Good one, Hale. Like I never heard that one before.

Super Senior Harold Henning, after reaching the 17th hole during the

opening round, said, “It’s been all uphill today.” Apparently, Henning

peaked on Thursday at the Georgia-Pacific Super Seniors Pro-Am when he

jumped on the back of scratch golfer Chris Santangelo and rode his horse

to a first-place tie at Strawberry Farms.

The understatement of the week comes from Bob Gilder. Trailing by only

one shot after two rounds, I asked him about holes 5-9 and he said, “Yep,

it’s a tough stretch of holes.” Gilder proceeded to shoot par, triple

bogey, double bogey, par, double bogey (7-over-par) during that five-hole

stretch on Sunday to evaporate from the lead.

Just how un-pro is that? My last round at NBCC I duffed, hacked and

three-putted my way to five-over through that stretch. I must have had my

“A” game that day.

Best guy to talk to in terms of pure volume of quotes was 2000

champion Allen Doyle. When you’ve played eight straight rounds of sub-70

golf on a golf course for three straight years, you’re going to be in a

chatty mood about the course. Instead of the sea horse, NBCC should have

Doyle’s mug on the logo because he plays the course like he built it

himself.

Best guy to talk to in terms of sound bites has to be, of course, Chi

Chi Rodriguez.
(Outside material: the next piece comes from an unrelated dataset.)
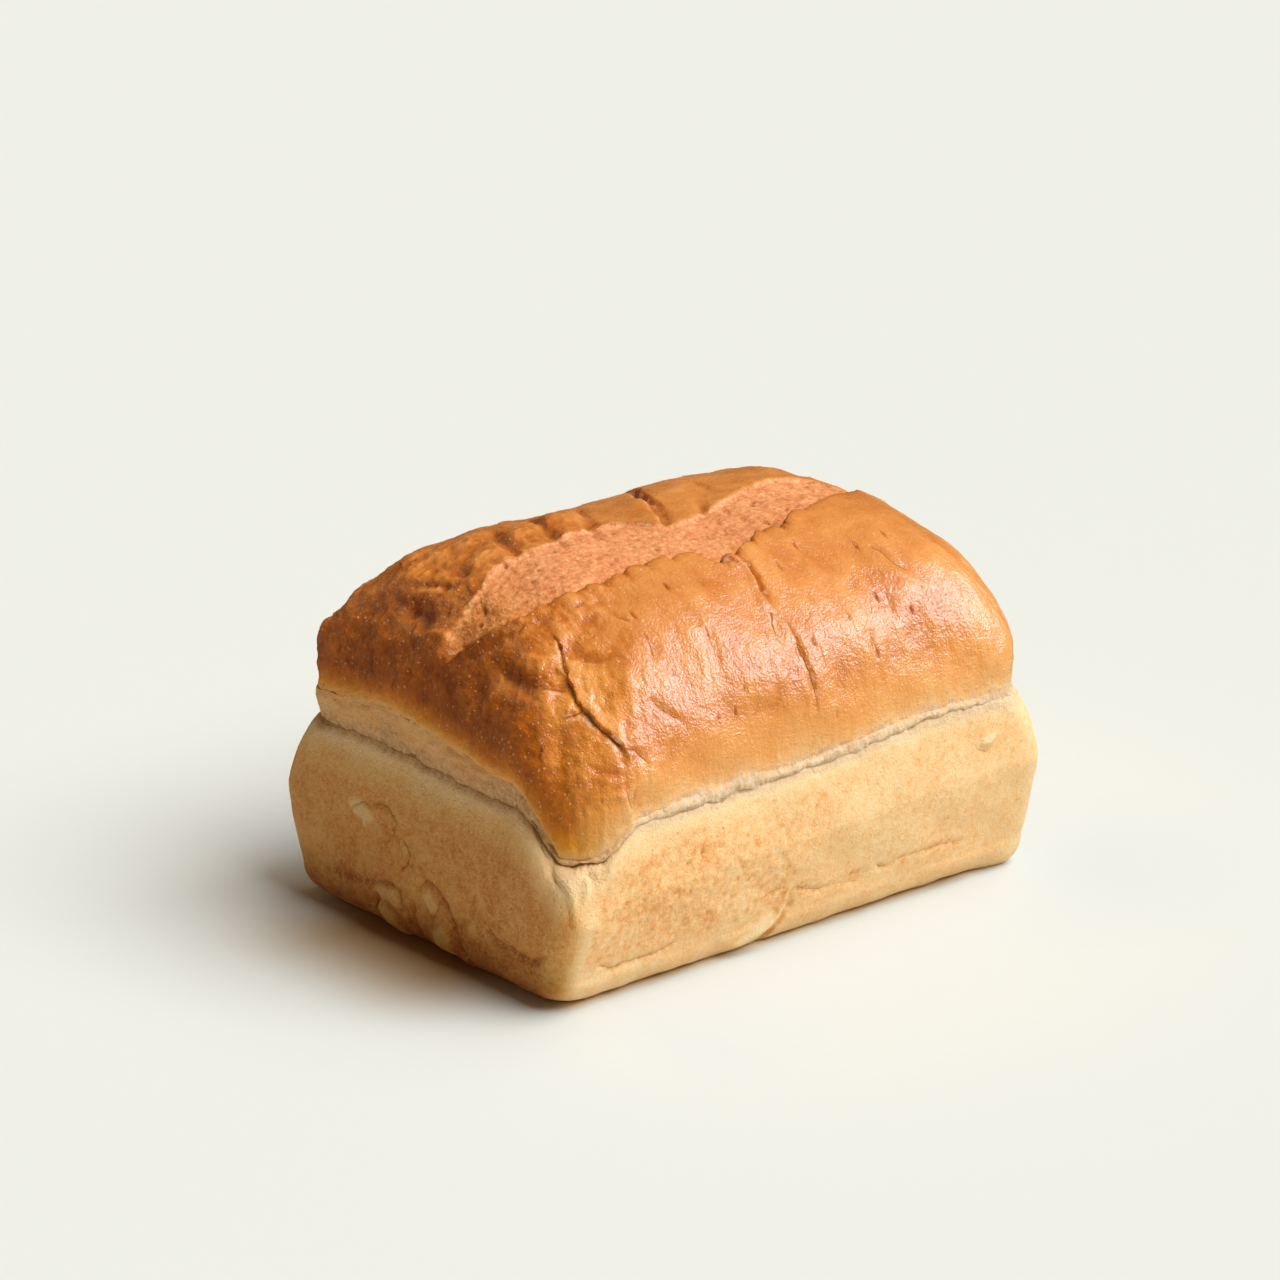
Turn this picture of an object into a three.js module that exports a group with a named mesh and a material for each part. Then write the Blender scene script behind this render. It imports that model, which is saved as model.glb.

In 10 minutes I was near tears with his one-liners.

After Chi Chi was kissed by a young fan, he then turned to me and

said, “Okay, your turn.” I responed with, “Not without a court order,”

which made him laugh a little. If he thinks that was funny, I should have

taken him to the driving range and shown him my swing.

The “best imitation of a moniker” award goes to Orville Moody.

Rodriguez should have given Moody a lesson or two (or three) on how to be

chipper and jovial through a golf tournament. Four days, no smiles. I

guess a three-day total of 25-over-par keeps the cheerfulness to a

minimum.

The “not a lot to say” award goes to Morgan. Every question I asked

him, he seemed preoccupied or something. I guess I should not have tried

to interview him right after Jose Maria Canizares’ birdie putt on 18 that

forced the nine-hole playoff.

Fastest senior goes to Bob Charles. In my effort for a comment or two

on the golf course I was huffing and puffing just trying to keep up with

him on his way to the clubhouse from the scorers’ tent. His destination,

I found out later, was the bathroom. Sometimes less is more.

And finally, this year’s “dead-eye” award (literally) goes to

14-year-old Brittany Donlon, who took a Jim Ahern golf shot right below

the right eye on Sunday. Hardly phased and even smiling afterward, she

now has an autographed golf ball, a newspaper clipping and a memory of

this year’s tournament that will last much longer than her shiner will.

All in all, it was a great experience and I can’t wait for next year

as I head back to reality. Bring on track and swimming!